November 18, 2008
This morning we woke up at 6:00 a.m. and went to the Temple. We arrived by 7:30 and were able to attend the 8:00 a.m. session. We were the witness couple. There were only 9 people on the session and I believe most of them were Temple workers. The session is given in the language that most of the patrons speak, so today our session was in French. They commonly have people there that speak different languages, so they write your language on your name paper so they know which language to have the session in. It looked like the people come to the temple and go on several sessions. We sat in the foyer and watched all the people that were on our session go on another one. We asked to see the baptismal font and the Temple president gave us the tour. He’s from Italy and has only been the Temple president since the 1st of November. Just before that he was in Salt Lake to get set apart as President. The Temple district is Italy, France, Belgium, Switzerland, Israel and some others I can’t remember. He gave us a book to read that had the recent dedicatory prayer from 1992 in it. In it we found that the Switzerland temple was the first temple to have a video. It was never a live session Temple. This began in 1955. President Hinckley was assigned to watch the videos and the language and get everything just right before the temple was open. He attended the first dedication in 1955 and the second dedication. Pres. Benson couldn’t attend the second dedication so Pres. Hinckley did that dedication. I could have read the book forever, but we only spent a few minutes. The Temple president gave us a new picture of the Switzerland Temple with the Angel Moroni on top. It has only been there for a couple of years. We walked in the grove of trees that President McKay walked and said a Temple would be built here. He gave the first dedicatory prayer.

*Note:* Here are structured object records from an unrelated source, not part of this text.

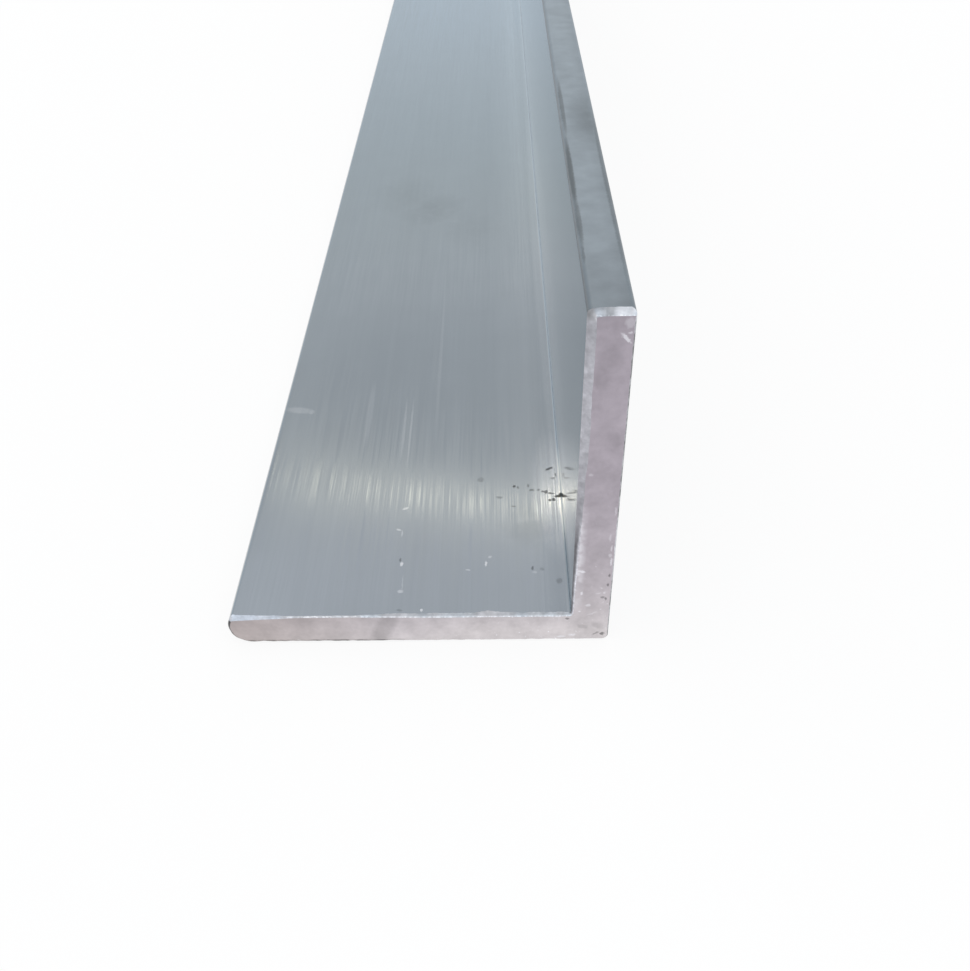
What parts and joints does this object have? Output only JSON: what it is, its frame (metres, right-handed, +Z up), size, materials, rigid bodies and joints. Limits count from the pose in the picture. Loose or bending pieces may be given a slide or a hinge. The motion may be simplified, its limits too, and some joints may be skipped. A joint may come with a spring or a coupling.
{
  "type": "metal angle section",
  "caption": "Straight bar of metal angle with two equal legs at a right angle, for framing, edging and brackets.",
  "frame": {"origin": "on the underside of the bar, below the middle of its box", "axes": "+X across the section from the flat leg's toe towards the upright leg, +Y along the bar away from the dressed end, +Z up along the upright leg"},
  "size_m": [0.05, 1, 0.05],
  "materials": {
    "mill_aluminium": "mill finish with fine lines along the bar, sawn ends"
  },
  "bodies": {
    "root": {"angle_section": "mill_aluminium"}
  },
  "joints": []
}
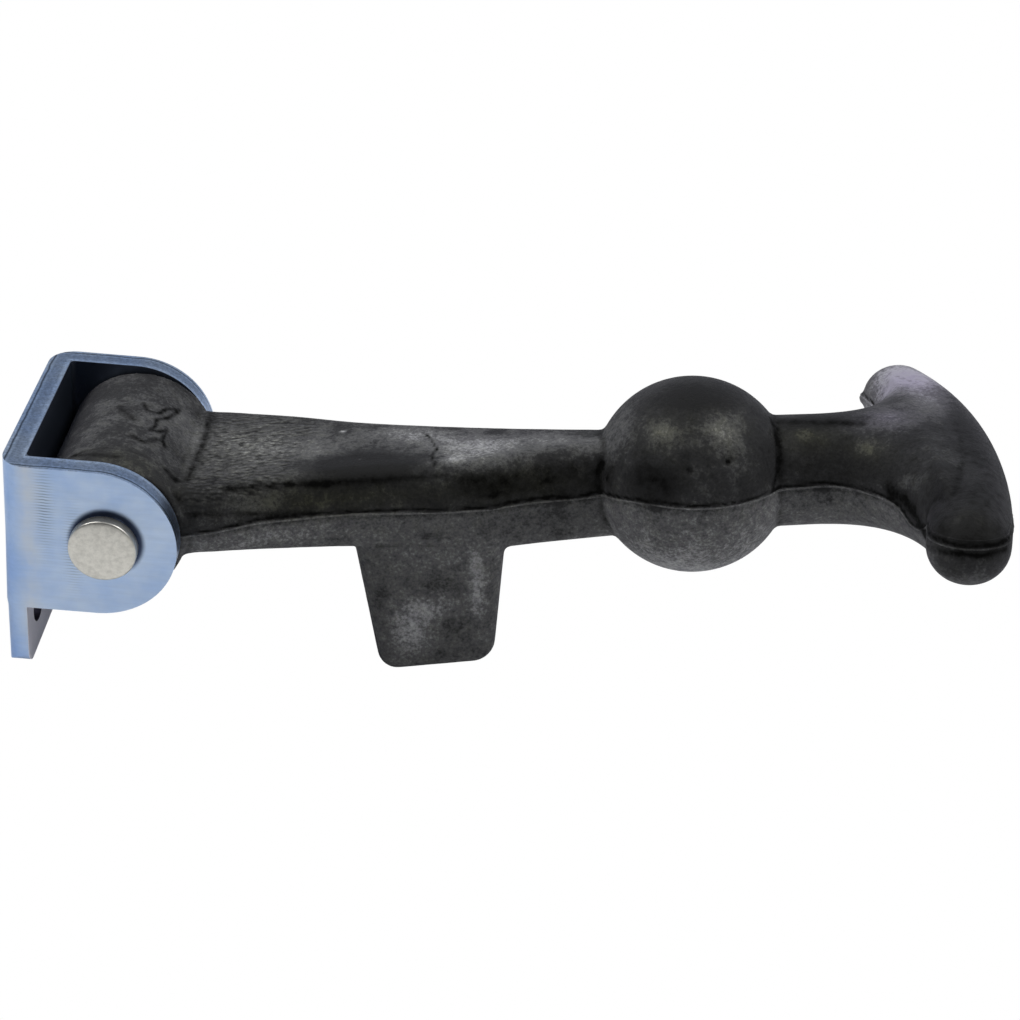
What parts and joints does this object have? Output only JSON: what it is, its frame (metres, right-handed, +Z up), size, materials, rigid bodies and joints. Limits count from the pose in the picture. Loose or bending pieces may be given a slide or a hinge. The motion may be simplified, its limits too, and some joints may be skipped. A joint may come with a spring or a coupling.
{
  "type": "rubber hood latch",
  "caption": "Rubber draw latch for a hood: folded steel bracket, riveted hinge, and a moulded arm with lug, ball and T handle.",
  "frame": {"origin": "on the bracket's mounting face, at the height of the rivet's axis, half way between the two ears", "axes": "+X points away from the mounting face, the way the arm reaches out; Y runs along the rivet, with the rivet's head at -Y; +Z is up, away from the mounting flange"},
  "size_m": [0.1552, 0.0778, 0.0536],
  "materials": {
    "zinc_plated_steel": "bright blue-white zinc plating, satin",
    "rivet_steel": "plain bright zinc, lightly mottled",
    "tube_steel": "drawn tube, plain",
    "black_rubber": "matt moulded rubber with a grey bloom"
  },
  "bodies": {
    "mounting_bracket": {"bracket": "zinc_plated_steel", "pivot_rivet": "rivet_steel"},
    "latch_arm": {"rubber_arm": "black_rubber", "spacer_tube": "tube_steel"}
  },
  "joints": [
    {"name": "arm_hinge", "type": "hinge", "parent": "mounting_bracket", "child": "latch_arm", "pos_m": [0.016, 0, 0], "axis": [0, -1, 0], "range_deg": [-76, 83]}
  ]
}
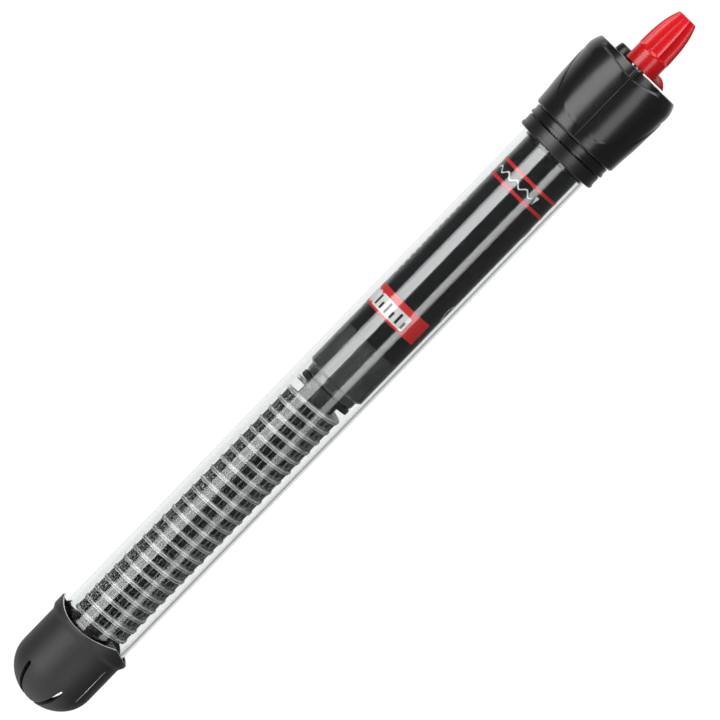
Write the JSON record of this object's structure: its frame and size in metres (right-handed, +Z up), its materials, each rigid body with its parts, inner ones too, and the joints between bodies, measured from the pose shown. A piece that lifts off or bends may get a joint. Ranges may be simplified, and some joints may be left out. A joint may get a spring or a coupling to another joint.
{
  "type": "aquarium heater",
  "caption": "Glass-tube submersible aquarium heater with slotted end cap, ribbed heating element, dark thermostat sleeve and barrel head with fluted adjusting knob.",
  "frame": {"origin": "on the tube's axis, halfway along the straight glass wall between end cap and head", "axes": "+Z up along the tube, from the end cap to the adjusting knob; -Y is the front, where the water-level marks face; +X to its right"},
  "size_m": [0.0334, 0.0316, 0.2916],
  "materials": {
    "borosilicate_glass": "clear drawn tube",
    "cap_plastic": "fine matt moulded",
    "head_plastic": "satin moulded",
    "knob_plastic": "glossy moulded",
    "black_rubber": "smooth moulded rubber",
    "ceramic": "unglazed steatite",
    "dark_ceramic": "smoked steatite",
    "resistance_wire": "drawn wire",
    "steel": "zinc plated",
    "bimetal": "rolled strip",
    "brass": "turned",
    "silver": "polished",
    "sleeve_film": "smooth dark film",
    "grey_holder": "smoky moulded",
    "red_window": "clear red",
    "lamp_glass": "clear",
    "resistor_body": "lacquered",
    "capacitor_body": "dipped",
    "wire_red": "silicone sleeved",
    "wire_white": "silicone sleeved",
    "magnet_grey": "sintered",
    "ceramic_wool": "soft felted wool"
  },
  "bodies": {
    "heater_body": {"glass_tube": "borosilicate_glass", "bottom_cushion": "ceramic_wool", "element_lower_disc": "ceramic", "element_core": "dark_ceramic", "element_flight": "ceramic", "heating_coil": "resistance_wire", "element_upper_disc": "dark_ceramic", "centre_rod": "steel", "rod_nuts": "steel", "neck_plug": "grey_holder", "holder_cup": "grey_holder", "light_sleeve": "sleeve_film", "lamp_window": "red_window", "thermostat_frame": "steel", "anchor_block": "ceramic", "anchor_plate": "steel", "fixed_contact": "silver", "contact_bracket": "brass", "contact_block": "ceramic", "snap_magnet": "magnet_grey", "frame_rivets": "brass", "terminal_screws": "brass", "pilot_lamp": "lamp_glass", "lamp_resistor": "resistor_body", "suppression_capacitor": "capacitor_body", "live_wire": "wire_red", "neutral_wire": "wire_white", "element_lead": "wire_white", "return_lead": "resistance_wire", "crimp_sleeves": "brass", "glass_stopper": "black_rubber", "neck_seal_ring": "black_rubber", "neck_lock_ring": "head_plastic", "head_core": "head_plastic", "head_cover": "head_plastic", "cord_grommet": "black_rubber", "spindle_oring": "black_rubber"},
    "knob_set": {"adjusting_knob": "knob_plastic", "knob_spindle": "steel", "spindle_clip": "steel", "drive_coupling": "brass", "adjusting_screw": "steel"},
    "feed_nut": {"travelling_nut": "brass", "push_bead": "ceramic"},
    "contact_arm": {"bimetal_arm": "bimetal", "moving_contact": "silver"},
    "end_guard": {"end_cap": "cap_plastic"}
  },
  "joints": [
    {"name": "knob_turn", "type": "hinge", "parent": "heater_body", "child": "knob_set", "pos_m": [0, 0, 0.1379], "axis": [0, 0, 1], "range_deg": [-221.4, 81]},
    {"name": "nut_feed", "type": "slide", "parent": "heater_body", "child": "feed_nut", "axis": [0, 0, 1], "range_m": [-0.000225, 0.000615]},
    {"name": "arm_flex", "type": "hinge", "parent": "heater_body", "child": "contact_arm", "pos_m": [0, -0.0029, 0.0333], "axis": [1, 0, 0], "range_deg": [0, 2.5], "stiffness_Nm_per_rad": 0.05},
    {"name": "end_cap_pull", "type": "slide", "parent": "heater_body", "child": "end_guard", "axis": [0, 0, -1], "range_m": [0, 0.045]}
  ],
  "couplings": [
    {"joint": "knob_turn", "follows": "nut_feed", "rad_per_m": -6283.2}
  ]
}
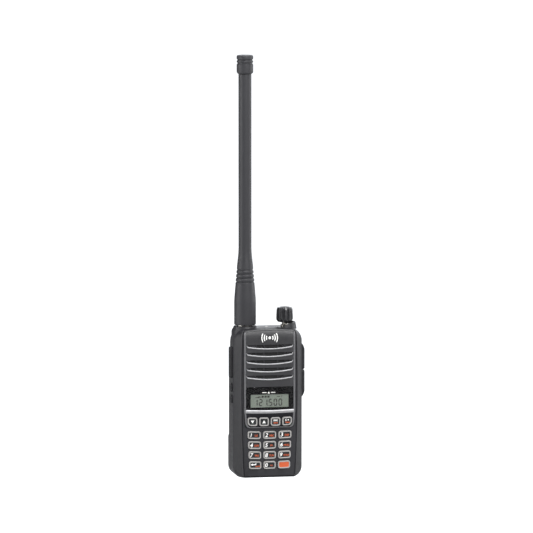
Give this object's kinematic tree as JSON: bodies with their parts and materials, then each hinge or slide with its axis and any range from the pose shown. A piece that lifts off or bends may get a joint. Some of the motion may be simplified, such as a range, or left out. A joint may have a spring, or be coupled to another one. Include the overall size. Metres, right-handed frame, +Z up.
{
  "type": "handheld radio transceiver",
  "caption": "Handheld VHF airband radio with a long whip antenna, display, keypad, volume knob, push-to-talk bar, slide-on battery and belt clip.",
  "frame": {"origin": "middle of the casing's foot, on the surface the radio stands on", "axes": "+X to the reader's right when facing the front, +Y from the front to the back, +Z up along the antenna"},
  "size_m": [0.0562, 0.0433, 0.3144],
  "materials": {
    "casing": "black fine-textured polycarbonate, slightly glossy on worn edges",
    "battery_shell": "black textured polycarbonate, a little coarser than the casing",
    "panel": "charcoal satin metallic-looking plastic",
    "window": "polished black acrylic with a clear display area",
    "lcd": "grey-green reflective liquid crystal glass",
    "trim": "satin silver plated plastic",
    "diffuser": "milky translucent acrylic",
    "key": "dark keypad rubber with a light grey printed ring",
    "orange_key": "orange hard key top with a light ring",
    "rubber": "matte black elastomer",
    "antenna_rubber": "charcoal moulded rubber, satin",
    "knob": "black soft-touch rubber",
    "nickel": "nickel-plated brass and steel",
    "tinplate": "pressed tinplate",
    "board": "green solder-masked circuit board",
    "cloth": "fine black acoustic cloth",
    "cell": "blue shrink-wrapped cell"
  },
  "bodies": {
    "body": {"front_cover": "casing", "speaker_panel": "panel", "display_window": "window", "trim_bar": "trim", "lcd_module": "lcd", "lcd_backlight": "diffuser", "keypad_mat": "rubber", "key_board": "board", "main_board": "board", "rf_shield": "tinplate", "speaker_driver": "tinplate", "speaker_cone": "cloth", "speaker_mesh": "cloth", "microphone": "tinplate", "rear_case": "casing", "case_seal": "rubber", "volume_switch": "nickel", "status_led": "diffuser", "antenna_jack": "nickel", "side_switch_board": "board", "jack_cover_tab": "rubber", "audio_jacks": "casing", "contact_block": "nickel", "case_screw_left": "nickel", "case_screw_right": "nickel", "clip_base": "casing", "clip_pin": "nickel", "clip_spring": "nickel"},
    "volume": {"volume_knob": "knob", "volume_shaft": "nickel"},
    "antenna": {"antenna_plug": "nickel", "antenna_sleeve": "antenna_rubber", "antenna_core": "nickel", "antenna_tip": "antenna_rubber"},
    "battery": {"battery_case": "battery_shell", "battery_plate": "battery_shell", "cell_left": "cell", "cell_right": "cell"},
    "latch": {"battery_latch": "casing"},
    "clip": {"clip_arm": "casing"},
    "jack_flap": {"jack_cover": "rubber"},
    "ptt_button": {"ptt_button": "rubber"},
    "side_key_upper": {"side_key_upper": "rubber"},
    "side_key_lower": {"side_key_lower": "rubber"},
    "down_key": {"down_key": "key"},
    "up_key": {"up_key": "key"},
    "mode_key": {"mode_key": "key"},
    "clear_key": {"clear_key": "key"},
    "key_0": {"key_0": "key"},
    "key_1": {"key_1": "key"},
    "key_2": {"key_2": "key"},
    "key_3": {"key_3": "key"},
    "key_4": {"key_4": "key"},
    "key_5": {"key_5": "key"},
    "key_6": {"key_6": "key"},
    "key_7": {"key_7": "key"},
    "key_8": {"key_8": "key"},
    "key_9": {"key_9": "key"},
    "enter_key": {"enter_key": "key"},
    "squelch_key": {"squelch_key": "orange_key"}
  },
  "joints": [
    {"name": "volume_turn", "type": "hinge", "parent": "body", "child": "volume", "pos_m": [0.0142, 0.0045, 0.113], "axis": [0, 0, -1], "range_deg": [0, 290]},
    {"name": "antenna_turn", "type": "hinge", "parent": "body", "child": "antenna", "pos_m": [-0.0157, 0.0045, 0.1135], "axis": [0, 0, 1], "range_deg": [0, 90]},
    {"name": "battery_slide", "type": "slide", "parent": "body", "child": "battery", "axis": [0, 0, -1], "range_m": [0, 0.088]},
    {"name": "latch_slide", "type": "slide", "parent": "body", "child": "latch", "axis": [0, -1, 0], "range_m": [0, 0.002], "stiffness_N_per_m": 600, "springref_m": -0.002},
    {"name": "clip_open", "type": "hinge", "parent": "body", "child": "clip", "pos_m": [0, 0.0255, 0.099], "axis": [1, 0, 0], "range_deg": [0, 15], "stiffness_Nm_per_rad": 1, "springref_deg": -17.19},
    {"name": "jack_flap_open", "type": "hinge", "parent": "body", "child": "jack_flap", "pos_m": [0.0283, 0.002, 0.0798], "axis": [0, 1, 0], "range_deg": [0, 120]},
    {"name": "ptt_press", "type": "slide", "parent": "body", "child": "ptt_button", "axis": [1, 0, 0], "range_m": [0, 0.0012], "stiffness_N_per_m": 1500, "springref_m": -0.0008},
    {"name": "side_key_upper_press", "type": "slide", "parent": "body", "child": "side_key_upper", "axis": [1, 0, 0], "range_m": [0, 0.0008], "stiffness_N_per_m": 1500, "springref_m": -0.0006},
    {"name": "side_key_lower_press", "type": "slide", "parent": "body", "child": "side_key_lower", "axis": [1, 0, 0], "range_m": [0, 0.0008], "stiffness_N_per_m": 1500, "springref_m": -0.0006},
    {"name": "down_key_press", "type": "slide", "parent": "body", "child": "down_key", "axis": [0, 1, 0], "range_m": [0, 0.0005], "stiffness_N_per_m": 2000, "springref_m": -0.0004},
    {"name": "up_key_press", "type": "slide", "parent": "body", "child": "up_key", "axis": [0, 1, 0], "range_m": [0, 0.0005], "stiffness_N_per_m": 2000, "springref_m": -0.0004},
    {"name": "mode_key_press", "type": "slide", "parent": "body", "child": "mode_key", "axis": [0, 1, 0], "range_m": [0, 0.0005], "stiffness_N_per_m": 2000, "springref_m": -0.0004},
    {"name": "clear_key_press", "type": "slide", "parent": "body", "child": "clear_key", "axis": [0, 1, 0], "range_m": [0, 0.0005], "stiffness_N_per_m": 2000, "springref_m": -0.0004},
    {"name": "key_0_press", "type": "slide", "parent": "body", "child": "key_0", "axis": [0, 1, 0], "range_m": [0, 0.0005], "stiffness_N_per_m": 2000, "springref_m": -0.0004},
    {"name": "key_1_press", "type": "slide", "parent": "body", "child": "key_1", "axis": [0, 1, 0], "range_m": [0, 0.0005], "stiffness_N_per_m": 2000, "springref_m": -0.0004},
    {"name": "key_2_press", "type": "slide", "parent": "body", "child": "key_2", "axis": [0, 1, 0], "range_m": [0, 0.0005], "stiffness_N_per_m": 2000, "springref_m": -0.0004},
    {"name": "key_3_press", "type": "slide", "parent": "body", "child": "key_3", "axis": [0, 1, 0], "range_m": [0, 0.0005], "stiffness_N_per_m": 2000, "springref_m": -0.0004},
    {"name": "key_4_press", "type": "slide", "parent": "body", "child": "key_4", "axis": [0, 1, 0], "range_m": [0, 0.0005], "stiffness_N_per_m": 2000, "springref_m": -0.0004},
    {"name": "key_5_press", "type": "slide", "parent": "body", "child": "key_5", "axis": [0, 1, 0], "range_m": [0, 0.0005], "stiffness_N_per_m": 2000, "springref_m": -0.0004},
    {"name": "key_6_press", "type": "slide", "parent": "body", "child": "key_6", "axis": [0, 1, 0], "range_m": [0, 0.0005], "stiffness_N_per_m": 2000, "springref_m": -0.0004},
    {"name": "key_7_press", "type": "slide", "parent": "body", "child": "key_7", "axis": [0, 1, 0], "range_m": [0, 0.0005], "stiffness_N_per_m": 2000, "springref_m": -0.0004},
    {"name": "key_8_press", "type": "slide", "parent": "body", "child": "key_8", "axis": [0, 1, 0], "range_m": [0, 0.0005], "stiffness_N_per_m": 2000, "springref_m": -0.0004},
    {"name": "key_9_press", "type": "slide", "parent": "body", "child": "key_9", "axis": [0, 1, 0], "range_m": [0, 0.0005], "stiffness_N_per_m": 2000, "springref_m": -0.0004},
    {"name": "enter_key_press", "type": "slide", "parent": "body", "child": "enter_key", "axis": [0, 1, 0], "range_m": [0, 0.0005], "stiffness_N_per_m": 2000, "springref_m": -0.0004},
    {"name": "squelch_key_press", "type": "slide", "parent": "body", "child": "squelch_key", "axis": [0, 1, 0], "range_m": [0, 0.0005], "stiffness_N_per_m": 2000, "springref_m": -0.0004}
  ]
}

We had to check out of the motel early, but they let us keep our luggage by the front desk so that was nice. I’m glad I didn’t have to drag a suitcase all over Bern.
Things are very expensive in Bern. The dollar hamburger from McDonald’s was 2.50 francs. That’s a lot more than a dollar, more like two dollars. When we were looking for food to eat everything was so expensive, even the sandwiches. A pizza was 20 francs and we found out that the countries most popular food is pizza. There was a pizza restaurant every place you looked. So whatever food Switzerland is famous for, Pizzaria, Burger King and McDonald’s seemed to be the most popular.
We walked through town to see the Bear Pit, but the bear was inside and it seemed the tourist attraction around that area was all closed. I guess November isn’t the tourist season. From there we just walked along the river and where ever we saw a building of interest. We walked for hours, but it wasn’t like in Vienna where you get lost, it was mostly straight streets. Although we found that in these cities a street with a certain name only lasts until that street has a cross street, then across the street it has a different name. I don’t know how people get around with that type of addressing system.
It rained the whole day from when we got out of the temple to when we caught the train to Paris. The temple isn’t in Bern, we took a train for about 20 minutes to the next city, Zolpen….
As far as being in the Alps goes, it was just like the Rocky Mountains. We never saw the Matterhorn and there wasn’t any snow on any of the surrounding mountains. I don’t know if we weren’t in the right place or my imagination of the Alps was very different than what was here.
I haven’t even got one stamp in my passport this whole trip.